The lack of an inflation adjustment is often intentional, says Len Burman, a tax economist who is a professor at Syracuse University and co-founder of the Tax Policy Center.
A provision with a fixed-dollar limit is a good way for policy makers to phase in a tax increase slowly, he says.
Consider tax benefits for homeowners over the past three decades. Once, home buyers could deduct the interest on any amount of mortgage debt. In 1987, Congress limited this break to deductions on up to $1 million of debt used to buy up to two homes, unindexed for inflation. If this limit had been adjusted, it would have been more than $2 million by 2017s tax overhaul.
Instead of adjusting the $1 million limit upward, the overhaul pared it to $750,000, again unindexed for inflation. Lawmakers also capped write-offs for state and local property and income or sales taxes, or SALT, at $10,000 per return, with no inflation adjustment. A popular exemption of up to $500,000 per married couple of profit on the sale of a house ($250,000 for single filers) enacted in 1997 also isnt adjusted for inflation.
(Excerpt) Read more at wsj.com ...
The article later mentions that the income threshold for taxation of Social Security benefits has been $44,000 for married couples since 1994, and that it would be $77,000 today if adjusted for inflation. Taxing SS benefits of the elderly depending on income imposes a high marginal tax rate on older workers.
The Democrats are promising higher SS benefits across the board. I think raising and indexing the threshold for SS benefit taxation would encourage the able-bodied elderly to work and make more sense.
The problem is slimebag businesses who would rather hire foreigners.
Taxing SS is just outrages. Both parties are to blame but Clinton especially. It was a tax on your income you whole working life and then they tax the “benefit”. It’s bad enough we have Marxist inspired graduated income tax tables but when you don’t adjust them to inflation that is especially bad. Which reminds me anyone know if that insidious Cadillac health insurance tax under Obama care still there? It was purposely not indexed for inflation so eventually anyone with decent coverage would be paying it.
Plus they’ve rigged the official inflation numbers.
Trump signs bill repealing ACA Cadillac tax, granting ‘relief’ for employers
> The problem is slimebag businesses who would rather hire foreigners.
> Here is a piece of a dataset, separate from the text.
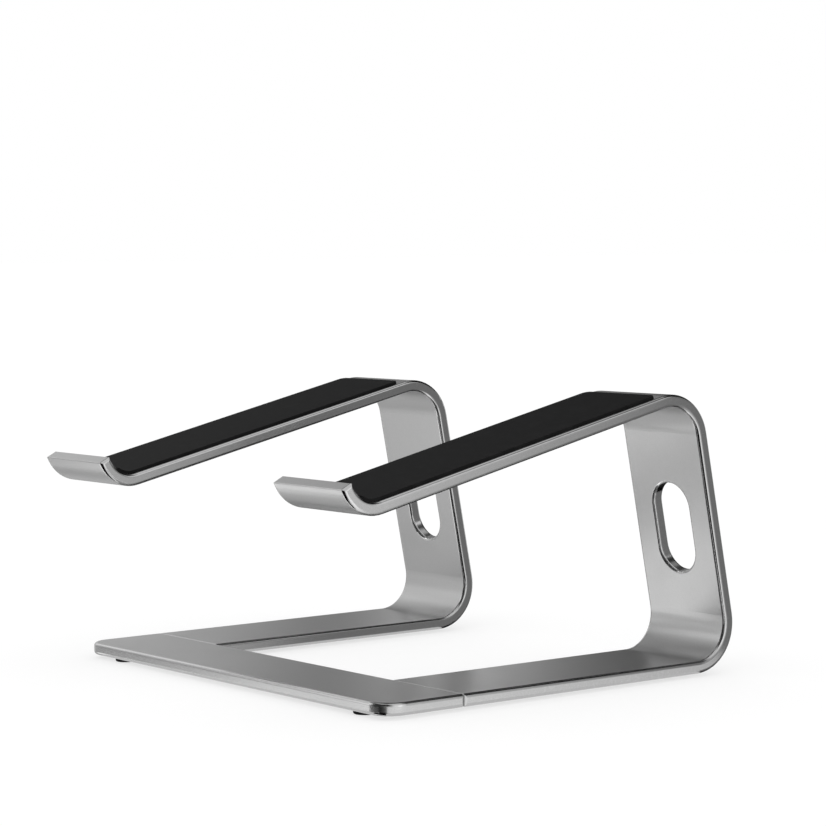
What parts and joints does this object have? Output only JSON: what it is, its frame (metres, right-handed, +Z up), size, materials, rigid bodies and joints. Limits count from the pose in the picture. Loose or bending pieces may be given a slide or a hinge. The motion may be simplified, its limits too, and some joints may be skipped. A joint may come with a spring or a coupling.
{
  "type": "laptop stand",
  "caption": "Sloping laptop stand of bent aluminium plate: a front crossbar joins C-shaped side arms with padded upper runs, upturned front hooks and slotted rear legs.",
  "frame": {"origin": "middle of the stand's footprint box, on the table under the feet", "axes": "+X to the right across the stand, +Y from the crossbar at the front to the legs at the back, +Z up"},
  "size_m": [0.26, 0.238, 0.14],
  "materials": {
    "anodised_plate": "bead-blasted and clear anodised, satin, with smoother rounded edges",
    "screw_steel": "blackened steel",
    "pad_rubber": "matt black, faintly grained",
    "foot_rubber": "matt black"
  },
  "bodies": {
    "root": {"crossbar": "anodised_plate", "arm_right": "anodised_plate", "arm_left": "anodised_plate", "joint_screws": "screw_steel", "arm_pad_right": "pad_rubber", "arm_pad_left": "pad_rubber", "front_foot_right": "foot_rubber", "front_foot_left": "foot_rubber", "rear_foot_right": "foot_rubber", "rear_foot_left": "foot_rubber"}
  },
  "joints": []
}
Actually the problem is government that over-regulates almost all industries, and selectively declines to enforce some regulations such as those prohibiting hiring of illegal immigrants. That plus laws such as H1-B which encourages immigration at the expense of older workers.
All of that puts small businesses in a bind since all of their competition is likely to be hiring younger foreigners and laying off older natives.
Young illegal immigrants are also probably less likely to sue their employers in nuisance employee-employer lawsuits, another cost of doing business.
I prefer to view it as the multinational corporate teardown of the leading successful example of a nationalist government with protectionist policies Not at all exclusive to your view btw.
Yes. So incredibly rotten. I first paid it at age 18 and retied at age 72. At which point they tell me "Oh, and we want even more of your money now that you're getting a benefit."
I realize my money was all spent each year from age 18 onward and new money has to be found for me to get my benefit in 2019. I know.
I still remember watching the TV address by Lyndon B. Johnson saying (his eyebrows upward to look innocent) "This isn't a new tax. It is a tax on your tax." ( Which meant: A tax surcharge to pay for cost overruns in the Viet Nam war.)